Bon, faut que je te laisse, je dois aller essayer ma robe chez Chanel (j'ai un peu minci, ils ont dû la retoucher), il ne s'agirait pas d'arriver mal fagottée à la première du Trouvère à l'Opéra Bastille ce soir (en plus on a les premières places, grâce à Radio France, et Philippe m'a dit qu'on dînerait avec le ténor juste après, je suis toute excitée!).
Bien à toi


Et toi, cher Philippe, à quoi ressemble ta vie rêvée ?

A toi pour toujours,

Valentine


Hervé Guibert, Table de travail

3 commentaires:

Anonyme a dit…

Valentine,

J'adore, c vraiment marrant....
ms où trouves-tu l'inspiration qui renouvelle sans cesse tes écrits, qui nourrit ton amour?
Ah Philippe.. ton impertinence à des retombées inespérées, ça doit qd même faire bizarre d'être la muse d'un écrivain en herbe (ou pas)...

salut la France..

Valentine a dit…

Les mystères de l'amour, sans doute... :)

Anonyme a dit…

J'adore aussi et du coup, je cherche, juste parce que ça m'amuse et que c'est impossible, je cherche et j'essaie d'imaginer qui pourrait bien se cacher derrière cette étonnante déclaration d'amour et d'humour.
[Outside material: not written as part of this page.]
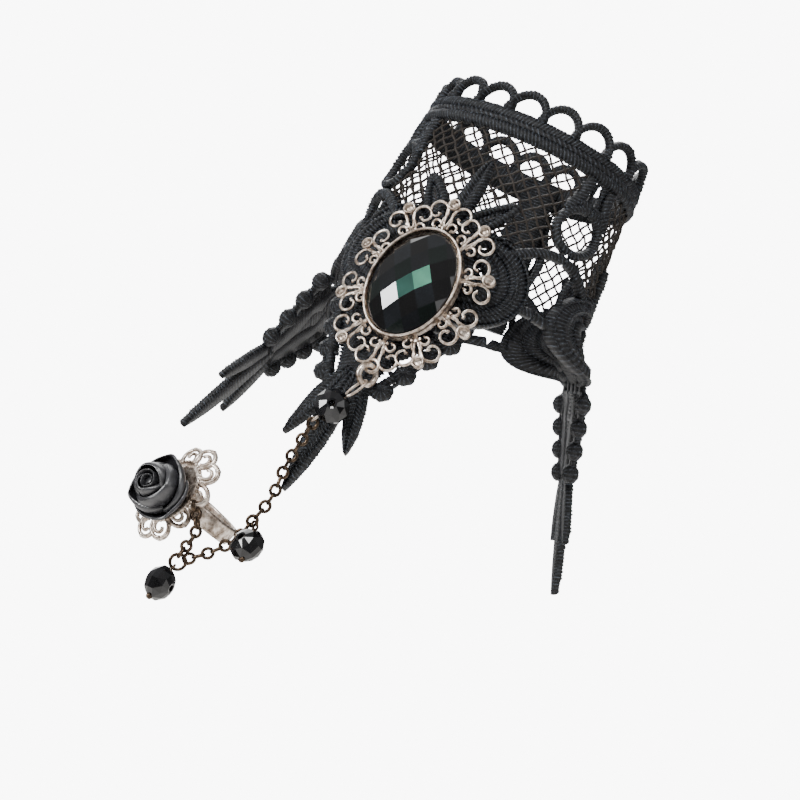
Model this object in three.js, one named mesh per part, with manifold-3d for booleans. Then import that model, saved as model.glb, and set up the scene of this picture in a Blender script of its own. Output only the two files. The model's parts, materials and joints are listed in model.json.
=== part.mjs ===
// Lace wrist cuff with an oval filigree brooch, a beaded chain and a ribbon-rose finger ring.
// Millimetres, +Z up. The origin is the middle of the wrist hollow, level with the lower edge of the border.
// The cuff keeps its worn form: its axis slants up the arm, and the back of the hand faces -Y.
import * as THREE from 'three';
import Module from 'manifold-3d';
import { mergeVertices } from 'three/addons/utils/BufferGeometryUtils.js';

const wasm = await Module();
wasm.setup();

const degrees = Math.PI / 180;
const clearance = 0.3; // between neighbouring pieces

// The wrist that the lace is bent round: a flat oval that widens towards the hand
const wrist = {
  halfWidth: 24.75,
  handHalfWidth: 27.75,
  flareLength: 65,
  flatness: 0.8,
  rise: 62.9 * degrees,
  tilt: 12 * degrees,
  roll: 20 * degrees,
};

// The lace: three repeats of one embroidered motif, closed under the wrist
const lace = {
  repeats: 3,
  sizingLevel: 11.3, // how far below the border the repeat is measured round the wrist
  lean: 0.085, // sideways drift of the motif for each millimetre down
  leanStart: 6,
  bendStep: 12, // longest straight stretch round the wrist
  netThickness: 1.0,
  cordThickness: 1.8,
  cordWidth: 2.4,
  padThickness: 2.2,
  ballDiameter: 4.4,
};

const border = {
  height: 6.4,
  scallops: 17,
  scallopRadius: 5.2,
  scallopHeight: 6.0, // above the band
  scallopCord: 2.2,
  scallopFoot: 0.8, // how far the foot of a loop reaches below the band's top edge
  sections: 34,
};

const net = {
  top: clearance,
  mesh: 6.0, // diagonal of one opening with its strand
  strand: 1.5,
};

const hole = {
  diameter: 8.4,
  level: 12.5,
  ringWidth: 2.2,
  teardropWidth: 3.4,
  archLevel: 20.2,
};

const crescent = {
  level: 34,
  offset: 13.2,
  halfWidth: 8.4,
  halfHeight: 9.2,
  width: 4.4,
  innerShare: 0.44,
};

const rosettePad = { level: 36, halfWidth: 6.5, halfHeight: 9.9, thickness: 3.0 };

const dropSize = {
  start: 46,
  topHalfWidth: 14,
  neckLevel: 67,
  neckHalfWidth: 4.6,
  ballPitch: 5.2,
  leafLength: 26,
  sideLeafLength: 16,
  sideLeafSpread: 7.5,
};

// name, repeat round the wrist, level where the lace leaves the wrist, point where its drop starts,
// the way the drop falls and the way its width runs
const drops = [
  { name: 'front', repeat: 0, leaves: 90, start: [0, 0, 0], fall: [0, 0, -1], spread: [1, 0, 0] },
  { name: 'right', repeat: 1, leaves: 24, start: [10.4, 1, -49.1], fall: [-0.1, 0, -0.99], spread: [-0.12, 0.99, 0] },
  { name: 'left', repeat: -1, leaves: 27, start: [-43.6, 12, -29.7], fall: [-0.7, -0.38, -0.6], spread: [-0.05, -0.9, 0.42] },
];

const clasp = { width: 9, thickness: 1.3, top: -5.6, bottom: 32 };

const stone = { width: 18, length: 25, height: 4.6, girdle: 0.9, sides: 16, tableShare: 0.5, crownShare: 0.8 };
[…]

Il y a bien une Valentine écrivain dont on parle en ce moment. En plus elle est née dans les mêmes années que toi et chez elle l'amour rêvé n'est pas gagné d'avance non plus.Mais bien sûr ce serait trop simple...
En tous cas je te lis "comme un roman" et ça produit chez moi les mêmes effets : des connexions et des réminiscences se mêlent. Ce soir, les miennes me renvoient à un passage de "la double vie de Véronique" de Kieslowski pour le jeu de piste romantique et à une déclaration d'amour que j'ai faite quand j'avais 20 ans sous forme de pastiche de Desproges.